#### [WHAT IS ASKED]
Extract the complete listing and repeat it word for word.

#### [INFORMATION PROVIDED]
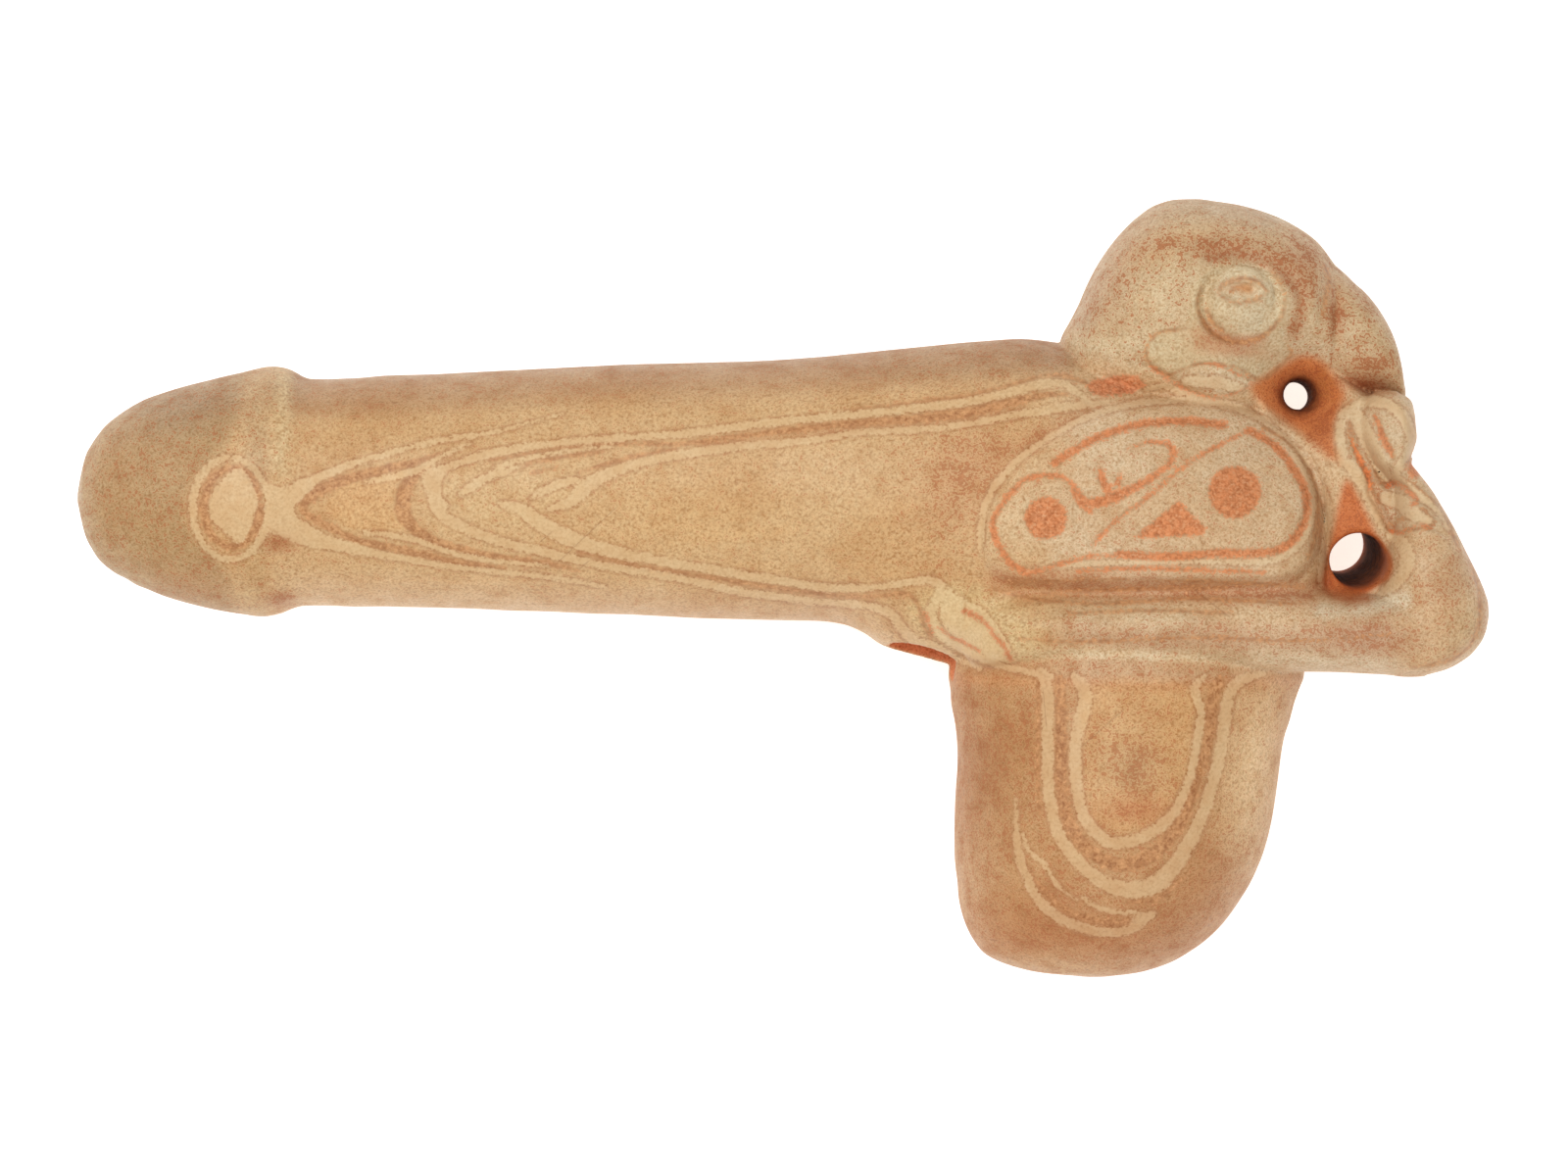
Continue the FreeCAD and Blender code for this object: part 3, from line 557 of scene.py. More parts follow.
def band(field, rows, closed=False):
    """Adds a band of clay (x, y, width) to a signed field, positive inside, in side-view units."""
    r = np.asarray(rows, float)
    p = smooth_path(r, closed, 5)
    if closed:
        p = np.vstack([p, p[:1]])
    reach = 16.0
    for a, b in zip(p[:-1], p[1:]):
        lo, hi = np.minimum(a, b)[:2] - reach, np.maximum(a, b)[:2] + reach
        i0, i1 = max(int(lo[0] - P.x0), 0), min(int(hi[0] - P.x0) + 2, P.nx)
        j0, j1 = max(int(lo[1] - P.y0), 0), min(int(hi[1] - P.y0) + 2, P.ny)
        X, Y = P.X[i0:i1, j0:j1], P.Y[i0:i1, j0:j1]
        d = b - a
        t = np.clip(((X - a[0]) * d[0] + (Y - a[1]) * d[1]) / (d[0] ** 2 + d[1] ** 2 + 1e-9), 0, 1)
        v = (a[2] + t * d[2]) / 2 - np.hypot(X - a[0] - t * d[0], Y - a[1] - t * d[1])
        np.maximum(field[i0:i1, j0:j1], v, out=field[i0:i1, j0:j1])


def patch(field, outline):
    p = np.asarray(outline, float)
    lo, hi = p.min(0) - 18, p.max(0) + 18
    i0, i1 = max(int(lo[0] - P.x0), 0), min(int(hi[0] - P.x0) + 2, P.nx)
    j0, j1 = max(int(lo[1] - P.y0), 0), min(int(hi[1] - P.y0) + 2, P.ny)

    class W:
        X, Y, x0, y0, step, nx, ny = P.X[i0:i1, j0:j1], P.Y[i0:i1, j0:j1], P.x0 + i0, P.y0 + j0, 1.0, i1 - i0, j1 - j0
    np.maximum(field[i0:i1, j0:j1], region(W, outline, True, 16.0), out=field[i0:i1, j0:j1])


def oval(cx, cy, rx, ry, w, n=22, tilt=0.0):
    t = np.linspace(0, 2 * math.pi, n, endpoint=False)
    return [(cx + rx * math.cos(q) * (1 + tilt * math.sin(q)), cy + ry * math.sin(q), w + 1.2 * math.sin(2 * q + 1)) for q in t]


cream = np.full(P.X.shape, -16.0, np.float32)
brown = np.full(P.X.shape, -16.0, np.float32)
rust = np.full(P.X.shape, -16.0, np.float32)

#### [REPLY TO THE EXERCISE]
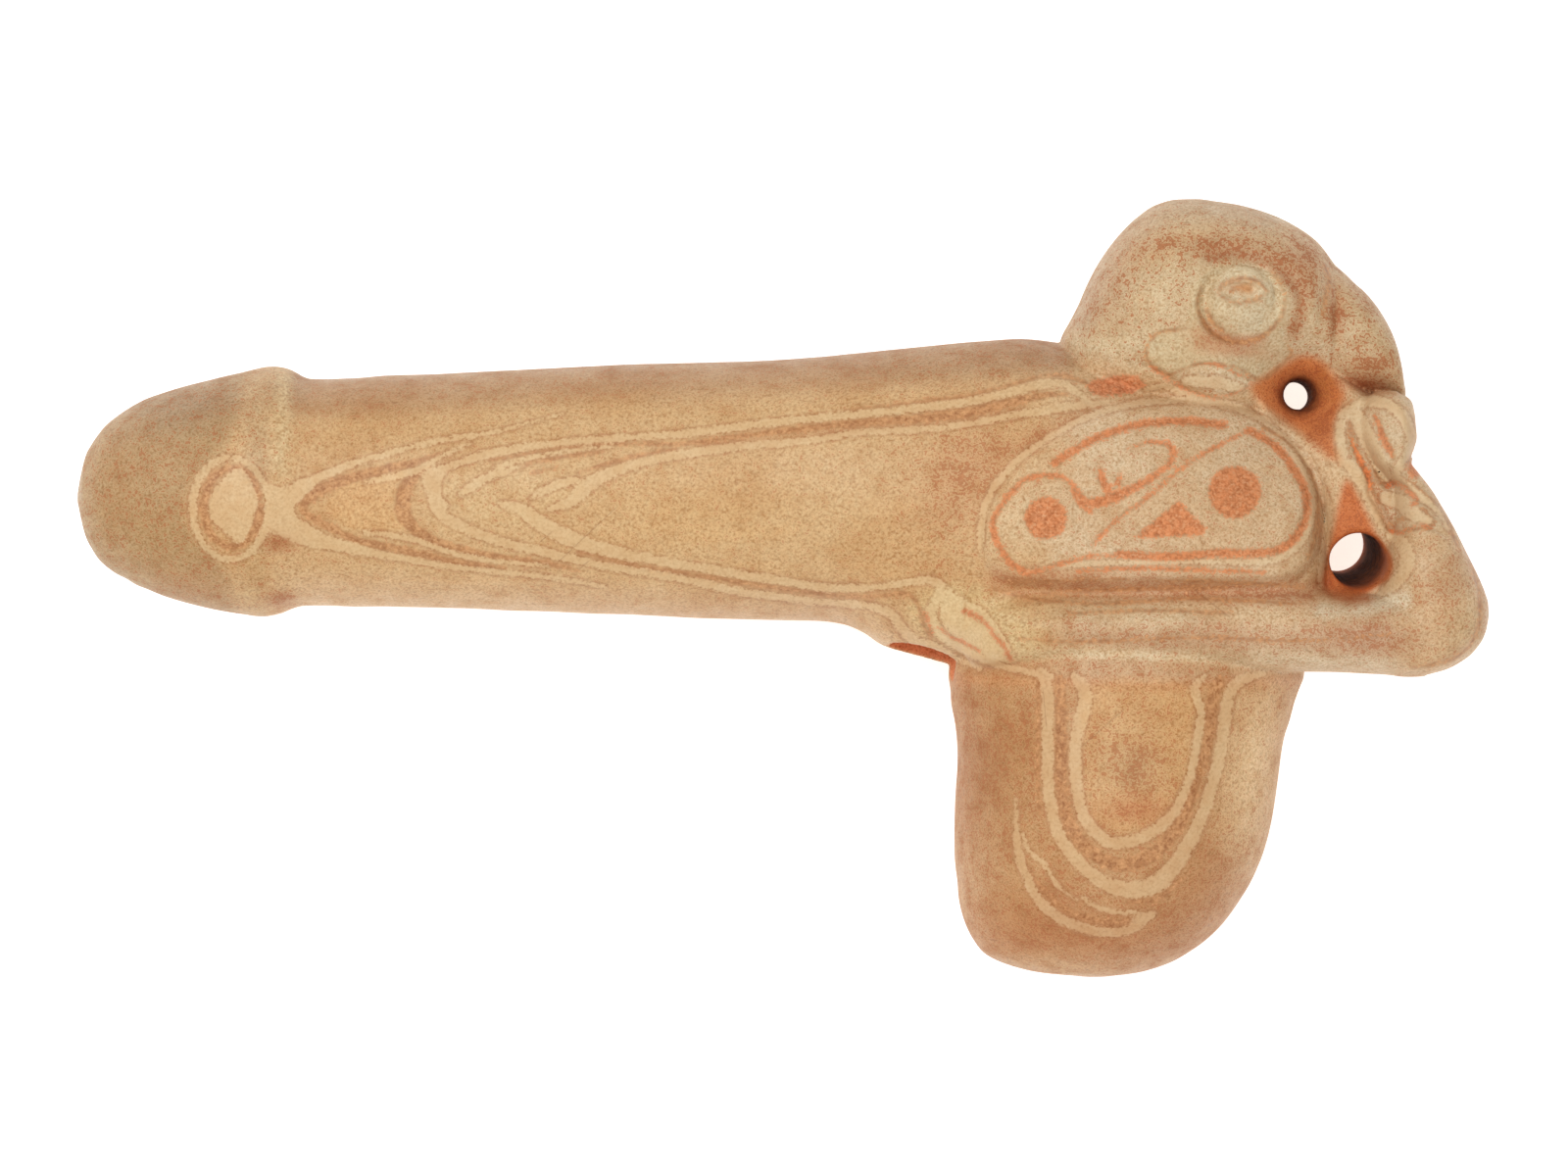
Continue the FreeCAD and Blender code for this object: part 3, from line 557 of scene.py. More parts follow.
def band(field, rows, closed=False):
    """Adds a band of clay (x, y, width) to a signed field, positive inside, in side-view units."""
    r = np.asarray(rows, float)
    p = smooth_path(r, closed, 5)
    if closed:
        p = np.vstack([p, p[:1]])
    reach = 16.0
    for a, b in zip(p[:-1], p[1:]):
        lo, hi = np.minimum(a, b)[:2] - reach, np.maximum(a, b)[:2] + reach
        i0, i1 = max(int(lo[0] - P.x0), 0), min(int(hi[0] - P.x0) + 2, P.nx)
        j0, j1 = max(int(lo[1] - P.y0), 0), min(int(hi[1] - P.y0) + 2, P.ny)
        X, Y = P.X[i0:i1, j0:j1], P.Y[i0:i1, j0:j1]
        d = b - a
        t = np.clip(((X - a[0]) * d[0] + (Y - a[1]) * d[1]) / (d[0] ** 2 + d[1] ** 2 + 1e-9), 0, 1)
        v = (a[2] + t * d[2]) / 2 - np.hypot(X - a[0] - t * d[0], Y - a[1] - t * d[1])
        np.maximum(field[i0:i1, j0:j1], v, out=field[i0:i1, j0:j1])


def patch(field, outline):
    p = np.asarray(outline, float)
    lo, hi = p.min(0) - 18, p.max(0) + 18
    i0, i1 = max(int(lo[0] - P.x0), 0), min(int(hi[0] - P.x0) + 2, P.nx)
    j0, j1 = max(int(lo[1] - P.y0), 0), min(int(hi[1] - P.y0) + 2, P.ny)

    class W:
        X, Y, x0, y0, step, nx, ny = P.X[i0:i1, j0:j1], P.Y[i0:i1, j0:j1], P.x0 + i0, P.y0 + j0, 1.0, i1 - i0, j1 - j0
    np.maximum(field[i0:i1, j0:j1], region(W, outline, True, 16.0), out=field[i0:i1, j0:j1])


def oval(cx, cy, rx, ry, w, n=22, tilt=0.0):
    t = np.linspace(0, 2 * math.pi, n, endpoint=False)
    return [(cx + rx * math.cos(q) * (1 + tilt * math.sin(q)), cy + ry * math.sin(q), w + 1.2 * math.sin(2 * q + 1)) for q in t]


cream = np.full(P.X.shape, -16.0, np.float32)
brown = np.full(P.X.shape, -16.0, np.float32)
rust = np.full(P.X.shape, -16.0, np.float32)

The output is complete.